Time Frame Total STR Listings Median Price Percentage of Entire Units
Three-month outlook (as of Oct. 2025) 1,298 $257 77.8%
World Cup eight-week window 1,002 $304 75.6%

Short-term rental patterns

Current patterns reveal where most short-term rental activity is concentrated and what that means for the broader housing picture.

Supply and type

About three-quarters of active short-term rentals are entire units, a category that can have a greater effect on overall housing availability than private rooms within occupied units. Entire-unit listings are distributed more evenly across the region, while private-room listings are concentrated in core cities with denser housing and fewer single-family homes.

Purple shows entire units. Orange shows private rooms within occupied units.

Pricing patterns

The top 10 short-term rental locations see median nightly rates double from the current regional median price of $257 for STRs to nearly $500 during World Cup events. While these are listing prices rather than realized revenue, the prices signal geographic variation where hosts see demand and opportunity. Comparing STR prices with local rent levels indicates how short-term demand can amplify affordability pressures, especially near major venues and along key corridors.

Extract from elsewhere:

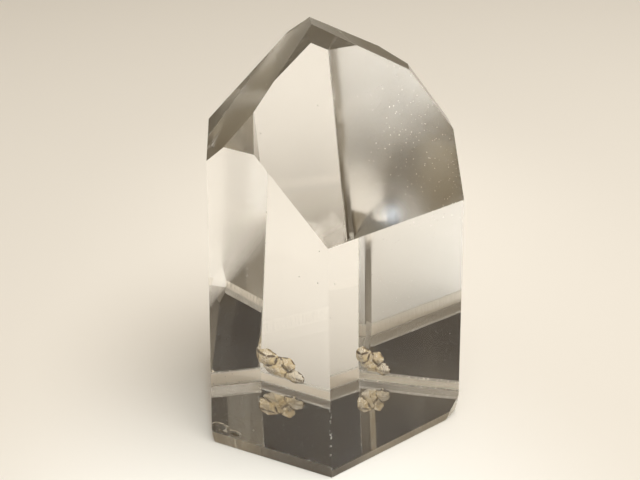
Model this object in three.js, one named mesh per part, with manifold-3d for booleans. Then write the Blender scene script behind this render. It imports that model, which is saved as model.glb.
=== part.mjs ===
// A quartz point: one clear rock crystal, cut and polished to the habit of the mineral.
// Six prism faces stand around it, each with a sloping face above that leans to the tip.
// The crystal grew unevenly and was polished by hand, so no two faces are alike.
//
// Millimetres, +Z up. The crystal stands on its sawn base at z = 0, with the origin in the
// middle of its footprint. -Y is the front, where two broad prism faces meet in one edge.

import * as THREE from 'three';
import { mergeVertices } from 'three/addons/utils/BufferGeometryUtils.js';
import Module from 'manifold-3d';

const HEIGHT_LIMIT = 60; // taller and wider than the crystal: the block it is cut from

// Prism faces. Azimuth is the way the face looks, in degrees from +X towards +Y; slope is
// the tilt of its outward direction from straight up (90 is a vertical wall); reach is how
// far out from the middle the face meets the base plane.
const PRISM_FACES = {
  frontLeft: { azimuth: -113.5, slope: 89.5, reach: 11.0 },
  frontRight: { azimuth: -55.3, slope: 88.8, reach: 9.65 },
  left: { azimuth: -175.2, slope: 87.4, reach: 12.8 },
  right: { azimuth: 7.2, slope: 87.1, reach: 12.8 },
  backLeft: { azimuth: 115.9, slope: 85.7, reach: 13.4 },
  backRight: { azimuth: 61.4, slope: 87.8, reach: 9.65 },
};
// Narrow seventh face, polished along the rear left upright edge.
const CORNER_FACE = { azimuth: 125.1, slope: 85.7, reach: 14.2 };

// Faces of the tip. Peak is the height at which the face would cross the middle axis.
// The front right one has outgrown the rest and takes most of the front.
const TIP_FACES = {
  frontRight: { azimuth: -55.4, slope: 52.5, peak: 37.55 },
  frontLeft: { azimuth: -110.3, slope: 50.2, peak: 45.7 },
  left: { azimuth: -178.6, slope: 44.9, peak: 42.6 },
  right: { azimuth: 3.5, slope: 51.7, peak: 45.07 },
  backRight: { azimuth: 50.9, slope: 51.3, peak: 48.5 },
  backLeft: { azimuth: 140.4, slope: 60.8, peak: 51.6 },
  back: { azimuth: 84.4, slope: 47.6, peak: 45.1 }, // wedge between the two, up by the ridge
  summit: { azimuth: 4.7, slope: 28.0, peak: 39.8 }, // small chisel face at the very top
  shoulder: { azimuth: 10.1, slope: 27.8, peak: 39.9 }, // sliver along the back right of it
};

// Narrow bevel around the foot. Height is where it leaves the prism face above it.
const FOOT_SLOPE = 98;
const FOOT_BEVELS = {
  frontLeft: { height: 1.5 },
  frontRight: { height: 1.05 },
  left: { height: 1.5 },
  right: { height: 0.95 },
  backLeft: { height: 1.55 },
  backRight: { height: 1.1 },
};
// Flat knocked off the lower end of the upright edge at the far right.
const RIGHT_CORNER_NICK = { azimuth: -35, slope: 102, through: [12.6, -3.0, 1.9] };

// Break low down at the back, where the rough stone shows. It starts at the rear upright
// edge and runs on along the back right face, just above the foot bevel, as scoops that
// overlap. Each scoop is the bite of an egg shape; radii are along the face, into the stone
// and upright, turn is the way it lies and roll shifts its flat facets.
const BREAK_SCOOPS = [
  { centre: [-0.85, 13.75, 2.5], radii: [3.2, 2.6, 3.0], turn: -28.6, roll: 11 },
  { centre: [-2.25, 13.65, 3.3], radii: [2.2, 2.0, 1.7], turn: -28.6, roll: 47 },
  { centre: [-0.3, 12.4, 3.1], radii: [1.7, 1.6, 1.6], turn: -50, roll: 35 },
  { centre: [0.6, 12.15, 1.75], radii: [2.2, 1.8, 1.5], turn: -28.6, roll: 29 },
];
// Flake off the front left face, low down by its left edge.
const FLAKE_SCOOPS = [
  { centre: [-11.3, -7.4, 2.45], radii: [1.5, 0.5, 0.8], turn: -23.5, roll: 20 },
  { centre: [-9.9, -8.0, 2.2], radii: [1.1, 0.5, 0.45], turn: -23.5, roll: 5 },
];

const degrees = THREE.MathUtils.degToRad;

const wasm = await Module();
wasm.setup();

// Closed solid from a three.js geometry.
function solidOf(geometry) {
  const bare = geometry.index ? geometry.toNonIndexed() : geometry.clone();
  bare.deleteAttribute('normal');
  bare.deleteAttribute('uv');
  const merged = mergeVertices(bare, 1e-5);
  return new wasm.Manifold(new wasm.Mesh({
    numProp: 3,
    vertProperties: new Float32Array(merged.attributes.position.array),
    triVerts: new Uint32Array(merged.index.array),
  }));
}

// three.js geometry from a closed solid, with flat faces.
function geometryOf(solid) {
  const mesh = solid.getMesh();
  const indexed = new THREE.BufferGeometry();
  indexed.setAttribute('position', new THREE.BufferAttribute(mesh.vertProperties, 3));
  indexed.setIndex(new THREE.BufferAttribute(mesh.triVerts, 1));
  const flat = indexed.toNonIndexed();
  flat.computeVertexNormals();
  return flat;
}

// Unit vector that a face looks along.
function outward(azimuth, slope) {
  const flatLength = Math.sin(degrees(slope));
  return new THREE.Vector3(
    flatLength * Math.cos(degrees(azimuth)),
    flatLength * Math.sin(degrees(azimuth)),
    Math.cos(degrees(slope)),
  );
}

// Cuts away everything in front of the plane that looks along `direction` through `point`.
function grind(solid, direction, point) {
  const size = 4 * HEIGHT_LIMIT;
  const waste = new THREE.BoxGeometry(size, size, size);
  waste.translate(0, 0, size / 2);
  const turn = new THREE.Quaternion().setFromUnitVectors(new THREE.Vector3(0, 0, 1), direction);
  waste.applyQuaternion(turn);
  waste.translate(point.x, point.y, point.z);
  return solid.subtract(solidOf(waste));
}

// The block, with its underside already at z = 0.
const block = new THREE.BoxGeometry(HEIGHT_LIMIT, HEIGHT_LIMIT, HEIGHT_LIMIT);
block.translate(0, 0, HEIGHT_LIMIT / 2);
let crystal = solidOf(block);

for (const { azimuth, slope, reach } of [...Object.values(PRISM_FACES), CORNER_FACE]) {
  const foot = outward(azimuth, 90).multiplyScalar(reach);
  crystal = grind(crystal, outward(azimuth, slope), foot);
}

for (const { azimuth, slope, peak } of Object.values(TIP_FACES)) {
  crystal = grind(crystal, outward(azimuth, slope), new THREE.Vector3(0, 0, peak));
}

for (const [side, { height }] of Object.entries(FOOT_BEVELS)) {
  const { azimuth, slope, reach } = PRISM_FACES[side];
  const inset = height / Math.tan(degrees(slope));
  const start = outward(azimuth, 90).multiplyScalar(reach - inset).setZ(height);
  crystal = grind(crystal, outward(azimuth, FOOT_SLOPE), start);
}

crystal = grind(
  crystal,
  outward(RIGHT_CORNER_NICK.azimuth, RIGHT_CORNER_NICK.slope),
  new THREE.Vector3(...RIGHT_CORNER_NICK.through),
);

// Broken places: egg shapes with flat facets bite shallow scoops out of the stone.
for (const { centre, radii, turn, roll } of [...BREAK_SCOOPS, ...FLAKE_SCOOPS]) {
  const bite = new THREE.IcosahedronGeometry(1, 1);
  bite.rotateX(degrees(roll));
  bite.scale(...radii);
  bite.rotateZ(degrees(turn));
  bite.translate(...centre);
  crystal = crystal.subtract(solidOf(bite));
}

const geometry = geometryOf(crystal);
geometry.computeBoundingBox();
const middle = geometry.boundingBox.getCenter(new THREE.Vector3());
geometry.translate(-middle.x, -middle.y, 0);

const clearQuartz = new THREE.MeshStandardMaterial({
  color: 0xe9e4d8,
  roughness: 0.03,
  metalness: 0,
});

const quartzPoint = new THREE.Mesh(geometry, clearQuartz);
quartzPoint.name = 'quartz_point';

const group = new THREE.Group();
group.add(quartzPoint);

export default group;
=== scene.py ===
"""A polished quartz point on pale paper, under a broad soft lamp in a dim room."""

from math import radians

import bmesh
import bpy
from mathutils import Matrix, Vector


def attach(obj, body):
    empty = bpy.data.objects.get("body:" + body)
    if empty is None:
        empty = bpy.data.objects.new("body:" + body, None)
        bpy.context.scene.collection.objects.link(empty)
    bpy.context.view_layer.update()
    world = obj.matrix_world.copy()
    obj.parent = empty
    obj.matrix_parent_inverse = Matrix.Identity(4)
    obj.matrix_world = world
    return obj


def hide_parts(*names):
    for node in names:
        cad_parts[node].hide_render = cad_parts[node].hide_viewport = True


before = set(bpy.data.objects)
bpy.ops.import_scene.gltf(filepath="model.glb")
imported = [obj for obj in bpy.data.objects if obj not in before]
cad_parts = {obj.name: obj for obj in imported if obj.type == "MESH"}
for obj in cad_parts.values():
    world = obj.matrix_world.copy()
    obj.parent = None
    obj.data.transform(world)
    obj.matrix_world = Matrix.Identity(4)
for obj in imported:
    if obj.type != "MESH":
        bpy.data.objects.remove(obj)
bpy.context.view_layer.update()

MM = 0.001
SQUARE_MM = MM * MM

# The stone
SAME_POINT = 0.002 * MM  # corners closer than this are one
FACET_ANGLE = radians(0.6)  # faces closer than this in direction are one flat facet
SHARP_ANGLE = radians(5)  # edges sharper than this have been worn by the polishing
EDGE_WEAR = 0.08 * MM  # how far it has rounded them
WHOLE_FACE = 2.0 * SQUARE_MM  # polished faces larger than this are made truly flat
SAWN_FACE = 20.0 * SQUARE_MM  # the base is the only face looking down that is larger
CREASE_ANGLE = radians(24)  # between scoops of the break: the sharper creases hold rust
CREASE_WIDTH = 0.15 * MM
RIM_FACE = 0.12 * SQUARE_MM  # facets of the break smaller than this have no rusty rim
QUARTZ_IOR = 1.544
BEVEL_TOP = 1.9 * MM  # no foot bevel reaches higher than this
SHIFT = Vector((0.166, -0.542, 0.0))  # from the axis the faces are measured from, to the origin
SCOOPS = [  # bites of the break: centre, radii and turn, in mm and degrees
    ((-0.85, 13.75, 2.5), (3.2, 2.6, 3.0), -28.6),
    ((-2.25, 13.65, 3.3), (2.2, 2.0, 1.7), -28.6),
    ((-0.3, 12.4, 3.1), (1.7, 1.6, 1.6), -50),
    ((0.6, 12.15, 1.75), (2.2, 1.8, 1.5), -28.6),
]
FLAKE = [  # bites of the small flake at the front left
    ((-11.3, -7.4, 2.45), (1.5, 0.5, 0.8), -23.5),
    ((-9.9, -8.0, 2.2), (1.1, 0.5, 0.45), -23.5),
]
LOW_POLISH = 0.02  # the rear faces are a little less well polished low down,
HIGH_POLISH = 0.11  # and less again towards the tip
NICKED_EDGES = [  # the front edge and the top of the bevel left of it, in mm
    ((-0.08, -12.41, 1.5), (-0.40, -12.06, 24.0)),
    ((-12.05, -7.21, 1.5), (-0.08, -12.41, 1.5)),
]
REAR_EDGE = [  # the upright edge at the back, slightly chipped
    ((-3.60, 12.48, 0.6), (-2.70, 10.96, 24.0)),
]
FROSTED_GLINT_EDGES = [  # the edges of the foot bevel at the back and on the left: frosted, their white also a painted glint
    ((-3.58, 12.46, 1.1), (12.47, 3.70, 1.1)),
    ((-3.74, 12.46, 0.0), (12.55, 3.58, 0.0)),
    ((-3.56, 12.41, 1.55), (-11.10, 8.75, 1.55)),
    ((-12.05, -7.21, 1.5), (-13.26, 7.24, 1.5)),
    ((-11.83, -7.32, 0.0), (-13.08, 7.51, 0.0)),
    ((-3.48, 12.21, 0.0), (-12.87, 7.65, 0.0)),
]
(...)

Figure 3. Median nightly prices and share of entire-home listings

Housing context

What matters for housing availability isn't how much individual hosts earn, but how many units leave the long-term market. According to the latest American Community Survey, median rents rose roughly 25% to 30% across the region last year, a signal of tightening housing demand. While STRs represent a small share of total housing, persistent conversions can limit the number of units available to residents after the event.

Figure 4: Estimated monthly median rent by city

Key questions this analysis will attempt to answer

With baseline rental patterns established, the World Cup becomes an opportunity to answer questions that matter for long-term planning. 

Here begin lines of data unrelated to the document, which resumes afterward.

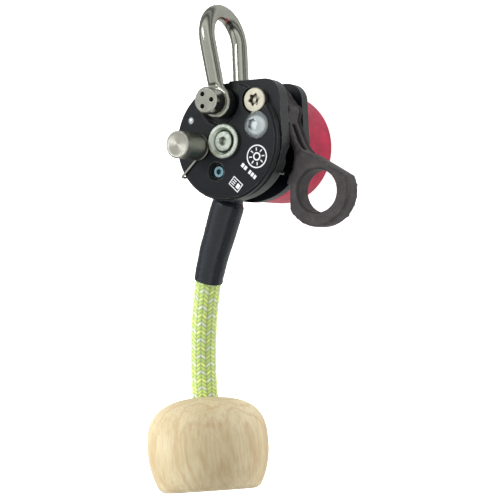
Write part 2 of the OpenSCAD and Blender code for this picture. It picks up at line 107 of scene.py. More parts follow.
# ---------------------------------------------------------------- rope route and knob
# The handle rope's route: the points of part.scad, in millimetres
ROUTE = [[-9.9, -30.4, 39.4], [-11, -33, 39.2], [-13.4, -39, 38.6], [-15.8, -45, 38],
         [-18.4, -51, 37.4], [-20.6, -57, 36.7], [-22.7, -63, 35.9], [-23.8, -66.6, 35.4],
         [-26.5, -77, 33.6], [-28, -84, 32.4], [-29.3, -91, 31.2], [-30.3, -98, 30.1],
         [-31, -105, 29.1], [-31.4, -112, 28.3], [-31.4, -118, 27.9], [-30.9, -124.5, 27.9],
         [-29, -136.3, 29.4], [-27.2, -148, 30.9], [-26, -155.2, 31.8]]
ROPE_D = 13.2 * MM

# The wooden knob's middle. Its axis leans about Z and is tipped off the plane of the plates.
WOOD_AT = Vector((-27, -149, 31)) * MM
WOOD_LEAN = math.radians(9)
WOOD_TILT = math.radians(7)


# ---------------------------------------------------------------- materials
EDGE_SAMPLES = 6
HOLLOW_SAMPLES = 8


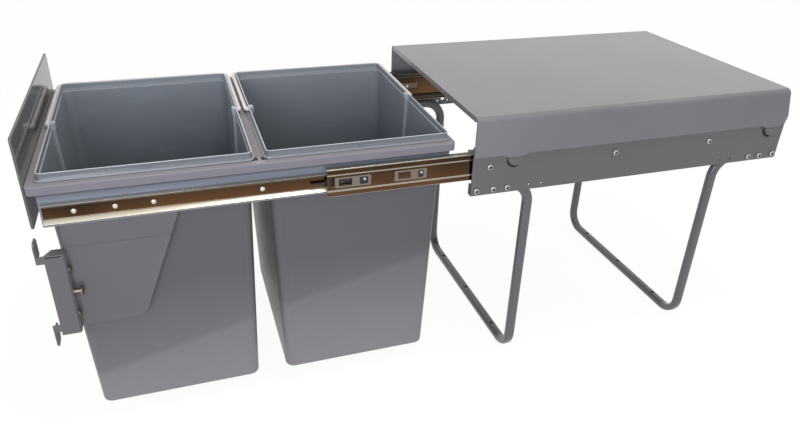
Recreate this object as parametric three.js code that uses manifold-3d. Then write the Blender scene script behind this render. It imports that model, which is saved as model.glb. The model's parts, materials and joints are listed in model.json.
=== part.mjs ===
import * as THREE from 'three';
import { mergeVertices } from 'three/addons/utils/BufferGeometryUtils.js';
import Module from 'manifold-3d';

// A pull-out waste unit for a kitchen base cabinet, drawn fully extended.
// Millimetres. The drawer pulls out along -Y, X runs across the unit and Z is up from the floor.
// Y = 0 is the front edge of the fixed housing. "Right" is +X, "left" is -X.

const wasm = await Module();
wasm.setup();

// ---------------------------------------------------------------- driving sizes

// Gaps
const SEAT = 0.3; // between two pieces that touch
const RUN_GAP = 1; // over the side plates, where the collar passes
const HOLE_GAP = 0.3; // round a screw or pin, on the radius
const PAST = 1; // how far a cutting tool passes the faces that it cuts
const ROOT = 0.8; // how far a joined feature reaches into the wall that carries it

// Housing
const LID_WIDTH = 342;
const HOUSING_DEPTH = 494;
const LEG_HEIGHT = 281; // floor to the lower edge of the side plates
const PLATE_HEIGHT = 64;
const HOUSING_SHEET = 2;
const LID_SHEET = 2.5;
const LID_HEADROOM = 19.5; // from the bin rims to the underside of the lid
const LID_OVERLAP = 10; // how far the lid's flanges reach down over the side plates
const LID_BEND = 6.5;
const LID_LIP = 7;
const LID_TOP_SETBACK = 10; // the lid's top stops this far before the rear of its flanges
const LID_REAR_CHAMFER = 12;
const LID_REAR_SLANT = 3; // how far the flange's slanted corner is set in at its foot
const PLATE_TOP_FOLD = 4.6;
const PLATE_FRONT_FOLD = 9;
const PLATE_FRONT_FOLD_HEIGHT = 15;
const PLATE_STOP_TAB = 7;

// Clip tabs of the lid and the scoops that hold them
const SCOOP_FRONT = 58; // centre of the front scoop from the front edge
const SCOOP_REAR = 25.5; // centre of the rear scoop from the rear edge
const SCOOP_HALF_WIDTH = 11.2;
const SCOOP_DEPTH = 11;
const SCOOP_TOP = 4; // below the lid's flange
const SCOOP_WALL = 1.2;
const TAB_SHOULDER = 17.4; // half width where the tab leaves the flange
const TAB_REACH = 2.6; // how far the tongue goes into its scoop
const TAB_TAPER = 1; // the tongue narrows by this much on each side

// Hoop legs
const TUBE_WIDE = 14;
const TUBE_THIN = 11;
const TUBE_EDGE = 4.5; // rounding of the flat-oval section
const HOOP_BEND = 30;
const FRONT_HOOP_Y = 88;
const REAR_HOOP_SETBACK = 102;
const HOOP_START = 1.5; // from the front fold to the end of the tube
const FLOOR_SCREW_SPACING = 103;
const FLOOR_SCREW_HOLE = 3;

// Telescopic slides
const SLIDE_DROP = 25; // slide centre below the upper edge of the side plate
const SLIDE_STEEL = 1.3;
const CABINET_MEMBER_HEIGHT = 45.5;
const CABINET_MEMBER_FLANGE = 11;
const CABINET_MEMBER_LENGTH = 482;
const CABINET_MEMBER_SETBACK = 5;
const OUTER_RACE = 3.2; // height of the ball track between cabinet and middle member
const MIDDLE_LENGTH = 470;
const MIDDLE_FLANGE = 8.4;
const MIDDLE_TRAVEL = 190;
const MIDDLE_CLOSED_Y = 4;
const INNER_RACE = 5.2; // height of the ball track between middle and drawer member
const DRAWER_MEMBER_LENGTH = 480;
const DRAWER_MEMBER_FLANGE = 7.2;
const DRAWER_MEMBER_CLOSED_Y = -2.5;
const SLIDE_TRAVEL = 492;
const CAGE_STEEL = 0.5;
const OUTER_CAGE_LENGTH = 150;
const OUTER_CAGE_CLOSED_Y = 115;
const INNER_CAGE_LENGTH = 120;
const INNER_CAGE_CLOSED_Y = 191;
const CAGE_EDGE_INSET = 1; // cage's folded edge behind the tip of the member inside it
const BALLS_PER_TRACK = 5;
const MIDDLE_WINDOWS = [[14, 30.5], [40, 50.6], [88.6, 105.3], [114.6, 121.5]]; // from its front
const WINDOW_HEIGHT = 10;
const GROOVE_DEPTH = 0.5; // the middle of the middle member's web lies this far behind its tracks
const GROOVE_FOOT = 9.2; // half height of the groove's floor
const GROOVE_TOP = 11.2; // half height of the groove at its edges
const RIVETS = [30.9, 72.8, 113.1, 233.4]; // from the front of the drawer member
const RIVET_RADIUS = 3.1;
const RIVET_HEIGHT = 1.6;
const LEVER_THICKNESS = 2.4;
const LEVER_TAIL = 38;
const LEVER_NOSE = 19; // how far the lever shows in front of the middle member
const LEVER_HEIGHT = 9;
const LEVER_NOSE_HEIGHT = 1.8;
const LEVER_TAIL_HEIGHT = 5.4;
const LEVER_SLOPE = 5;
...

Housing supply and market response

  • How much housing supply responds to temporary demand surges?
  • What tools or other strategies can be used to balance tourism and housing stability?

Short-term rental patterns to track

  • How many housing units converted to STRs return to long-term housing markets afterward?
  • Will these short-term rental patterns overlap with affordability or infrastructure concerns?

Why it matters

Hosting next year’s World Cup provides a rare opportunity to observe how housing markets respond and adapt to demand in real time. By tracking listings, prices and spatial patterns, before, during and after the event, MARC and its partners can help local governments understand how the housing market responds to large-scale events and prepare for future shocks - whether they come from tourism, population growth or economic change.

Looking ahead

This analysis supports the Regional Housing Partnership and will inform the coalition’s ongoing work in developing effective housing strategies and strengthening the region’s housing resilience. Data gathered through 2026 will help local governments align zoning, permitting and investment strategies to ensure that short-term demand surges don’t create long-term affordability gaps.